No, solo escribí emerge -avt kde-meta:4.3 

Y lo solucione con MAKEOPTS=-j1.

E instale kde4 sin un solo failed  :Smile: 

Saludos  :Twisted Evil: 

----------

## natxoblogg

¿La opción "-j1" no indica al compilador gcc el numero de procesadores que posee nuestra máquina?

Pregunta:

¿Quiere decir esto que al instalar el kde, se entra en sección crítica?, es decir que ¿si poseemos varios nucleos, el programa en un punto de su ejecución no puede ser compartido por varios procesadores o hilos?.

Es una pregunta informativa totalmete, pero si es así, ¿no seria una pequeña cagada de los desarrolladores de kde, el no tener en cuenta regiones críticas a la hora de la instalación?.

----------

## natxoblogg

Y otra cosa que se me acaba de ocurrir dándole vueltas a mi cabeza, en el caso de que la compilación matara la shell...
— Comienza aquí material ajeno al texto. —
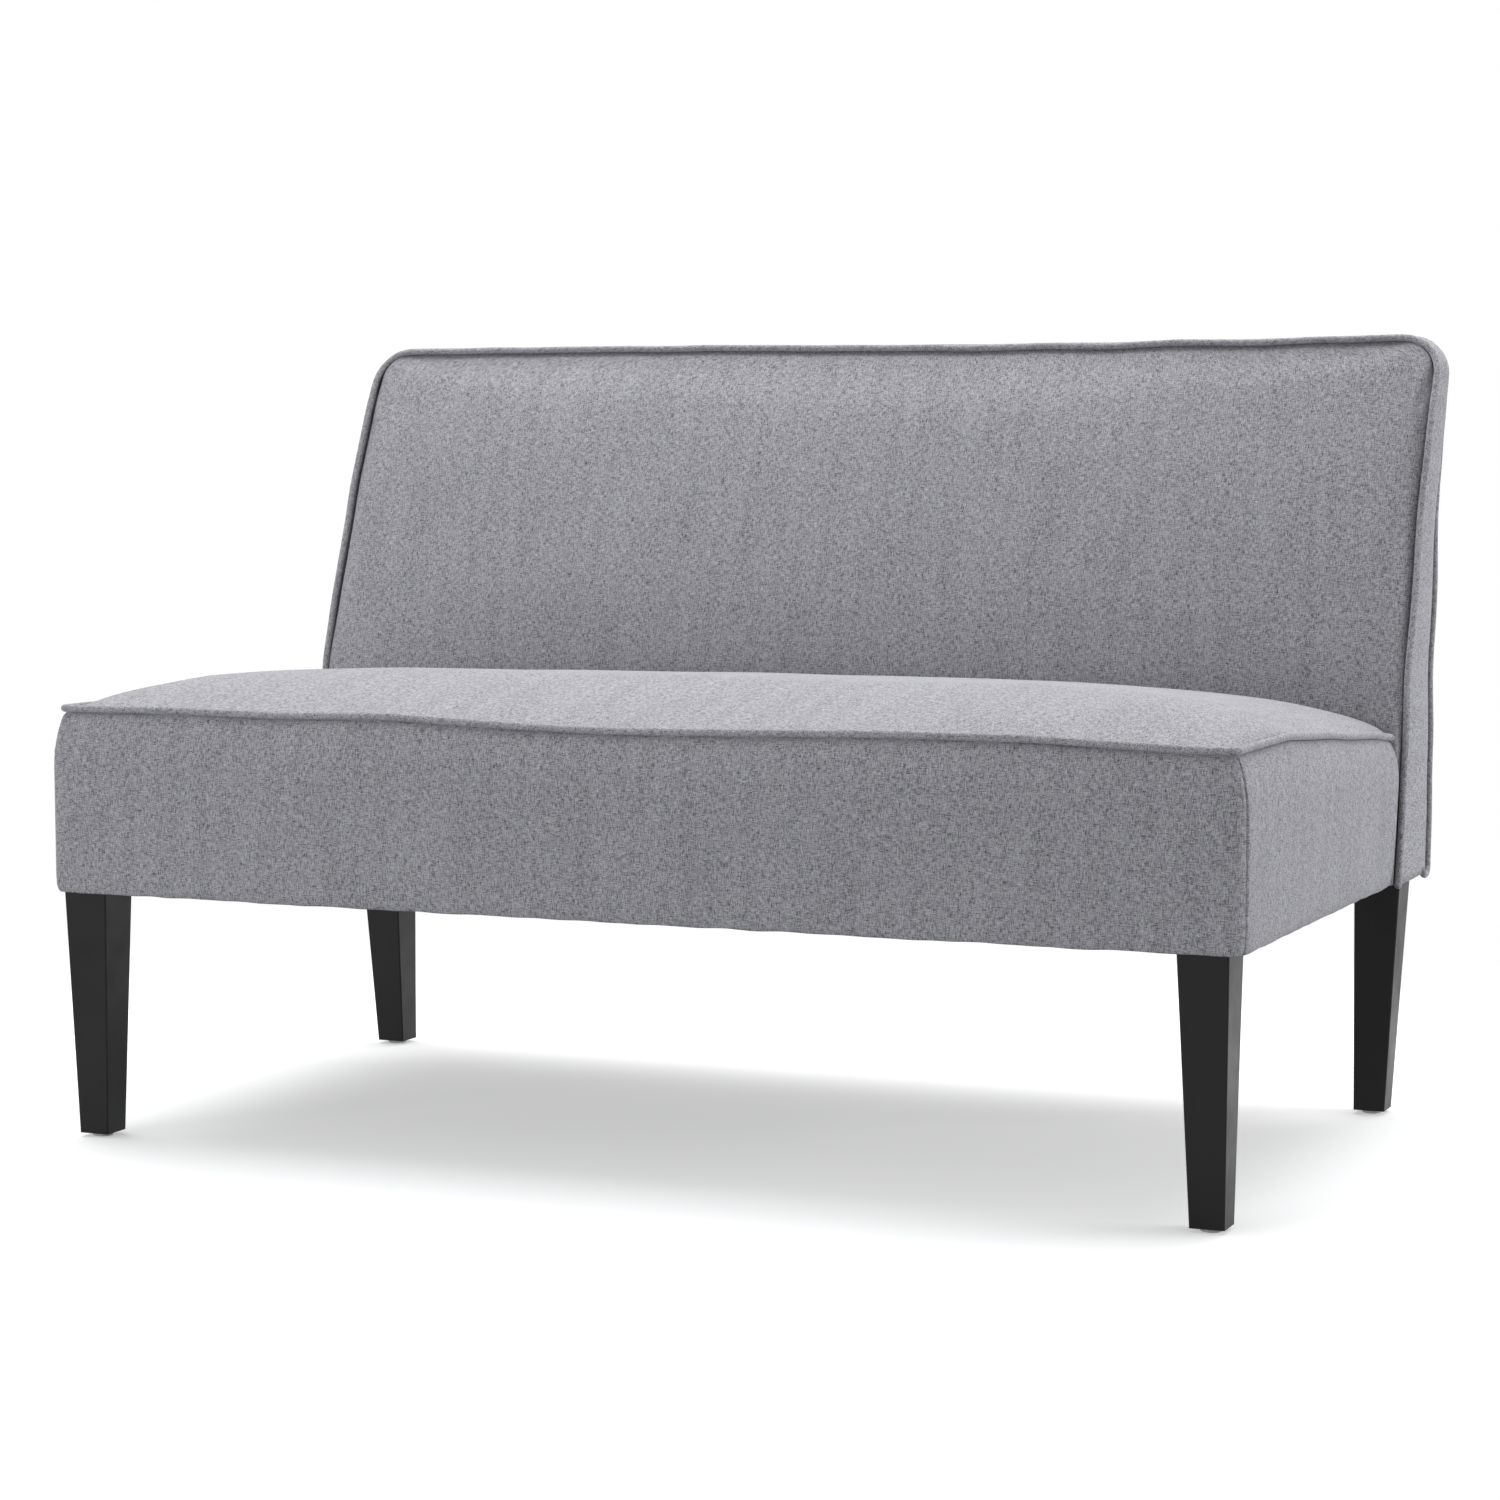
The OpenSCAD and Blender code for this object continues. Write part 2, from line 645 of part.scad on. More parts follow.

¿no quedaría la compilación como un proceso huérfano y el proceso init debería apadrinarlo y permitir que este concluyese si no ha dado ningún error realmente jodido que pueda arruinar nuestro sistema?

----------

## i92guboj

 *natxoblogg wrote:*   

> ¿La opción "-j1" no indica al compilador gcc el numero de procesadores que posee nuestra máquina?

 

No. -j indica el número máximo de hilos en los que make se desdoblará. Es perfectamente posible usar 16 hilos en una máquina con un solo procesador, aunque por lo general no es muy buena idea porque el uso de ram aumenta con cada hilo, y el cambio de contexto de un hilo a otro consumirá una parte muy importante del tiempo de computación disponible.

 *Quote:*   

> 
> 
> Pregunta:
> 
> ¿Quiere decir esto que al instalar el kde, se entra en sección crítica?, es decir que ¿si poseemos varios nucleos, el programa en un punto de su ejecución no puede ser compartido por varios procesadores o hilos?.
> ...

 

No entiendo la pregunta. En primer lugar, procesadores e hilos son dos cosas totalmente distintas. En segundo lugar, el uso de -j no afecta al resultado final de la compilación (el fichero o ficheros objeto). Los binarios obtenidos con -j1 deben ser iguales 1:1 a los obtenidos con -j16.

----------

## natxoblogg

Ok grácias i92guboj, tenia mis dudas, si "-j" indica el numero de hilos ya está todo claro.

Con respecto a la segunda pregunta, ¿por qué el kde se tiene que compilar con un solo hilo?, (el problema que cometaba samplemix)

----------

## i92guboj

 *natxoblogg wrote:*   

> Ok grácias i92guboj, tenia mis dudas, si "-j" indica el numero de hilos ya está todo claro.
> 
> Con respecto a la segunda pregunta, ¿por qué el kde se tiene que compilar con un solo hilo?, (el problema que cometaba samplemix)

 

Algunos paquetes son bastante delicados en ese sentido, el problema está en los scripts de compilado normalmente (los makefiles o similares), y por normal general siempre se debe a algún tipo de condición que hace que un objeto A necesario para compilar otro objeto B no esté preparado en el momento en que se necesita, con un solo hilo el problema desaparece porque todas las operaciones son lineales, con varios hilos puede haber problemas de concurrencia.

No se si es el mismo caso, no lo he visto a fondo, pero es el más típico.

----------

## natxoblogg

Gracias, ya me queda más claro.

----------